什么是 hard negative mining (难分样本挖掘)
What is Hard Nagetive Mining
Let’s say I give you a bunch of images that contain one or more people, and I give you bounding boxes for each one. Your classifier will need both positive training examples (person) and negative training examples (not person).
For each person, you create a positive training example by looking inside that bounding box. But how do you create useful negative examples?
A good way to start is to generate a bunch of random bounding boxes, and for each that doesn’t overlap with any of your positives, keep that new box as a negative.

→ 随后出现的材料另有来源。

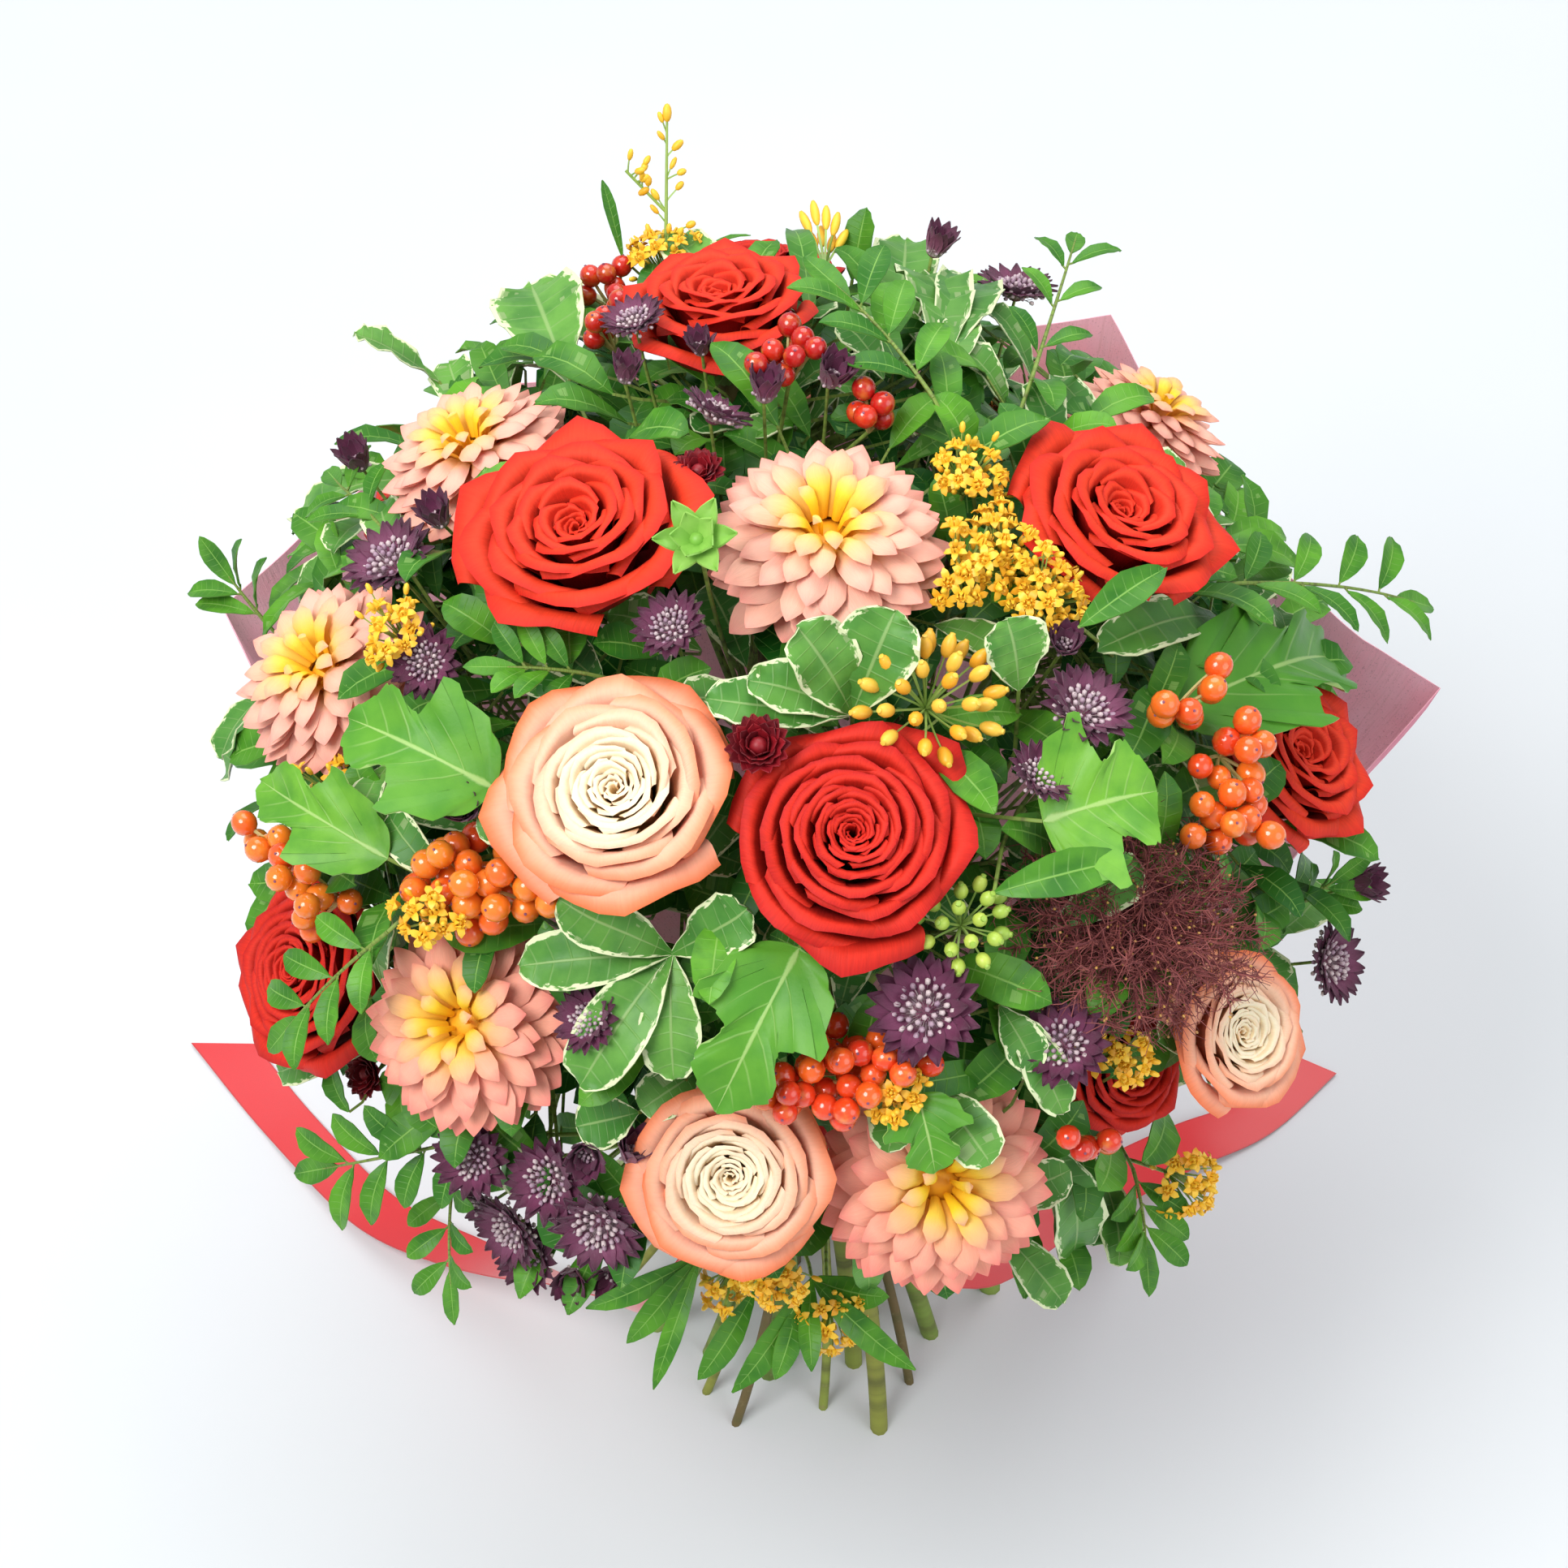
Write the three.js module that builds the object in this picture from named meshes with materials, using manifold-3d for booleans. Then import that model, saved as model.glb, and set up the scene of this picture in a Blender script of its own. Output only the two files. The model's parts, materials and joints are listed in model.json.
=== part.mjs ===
// A hand-tied bouquet of mixed autumn flowers that stands on its own cut stems. Millimetres, +Z up.
// The origin is the centre of the middle stem's cut end. The photograph's viewer looks along +Y.
import * as THREE from "three";
import { mergeVertices } from "three/addons/utils/BufferGeometryUtils.js";
import Module from "manifold-3d";

const wasm = await Module();
wasm.setup();

// Driving dimensions
const DOME = { radius: 172, halfHeight: 150, centreHeight: 300 }; // the rounded head of flowers
const TIE_HEIGHT = 140; // where the ribbon holds the stems together
const TIE_RADIUS = 24; // of the bundle there, about
const TIE_GAP = 0.32; // between one stem and the next
const FAN_HEIGHT = 150; // the flowers' axes all radiate from about this height
const FOOT_SPREAD = 4.2; // how much wider the bundle is at the floor than at the tie
const TWIST_BELOW = THREE.MathUtils.degToRad(20); // the spiral of the stems, from the tie to the floor
const TWIST_ABOVE = THREE.MathUtils.degToRad(25);
const SEAT_GAP = 0.3; // between a bloom and the hip that carries it
const ROOM = 0.3; // what each piece keeps free round itself
const RIBBON_WIDTH = 20;
const SHEET = 0.8; // thickness of paper and ribbon
const LEAF = 0.8; // thickness of a leaf
const GOLDEN = Math.PI * (3 - Math.sqrt(5));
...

Ok, so you have positives and negatives, so you train a classifier, and to test it out, you run it on your training images again with a sliding window. But it turns out that your classifier isn’t very good, because it throws a bunch of false positives (people detected where there aren’t actually people).
A hard negative is when you take that falsely detected patch, and explicitly create a negative example out of that patch, and add that negative to your training set. When you retrain your classifier, it should perform better with this extra knowledge, and not make as many false positives.
https://www.reddit.com/r/computervision/comments/2ggc5l/what_is_hard_negative_mining_and_how_is_it/
简单总结
给定一堆包含一个或多个人的图像,给图像中每个人一个边框。
通过查看边框来创建正例,但是负例呢?可以通过生成一堆随机边框,将其中不与正例边框重合的边框保留为负例,就得到了负例。
有了正例和负例,就可以训练分类器,再一次利用滑动窗口在训练集上运行分类器去测试分类器。这个时候的分类器并不很好,因为它会抛出一堆假正例(没有与人重叠,但是被标记为正例)。
hard negative就是把这些假正例明确的作为负例添加到训练集中,再一次训练分类器,它的表现就会更好。重复操作直到假正例越来越少。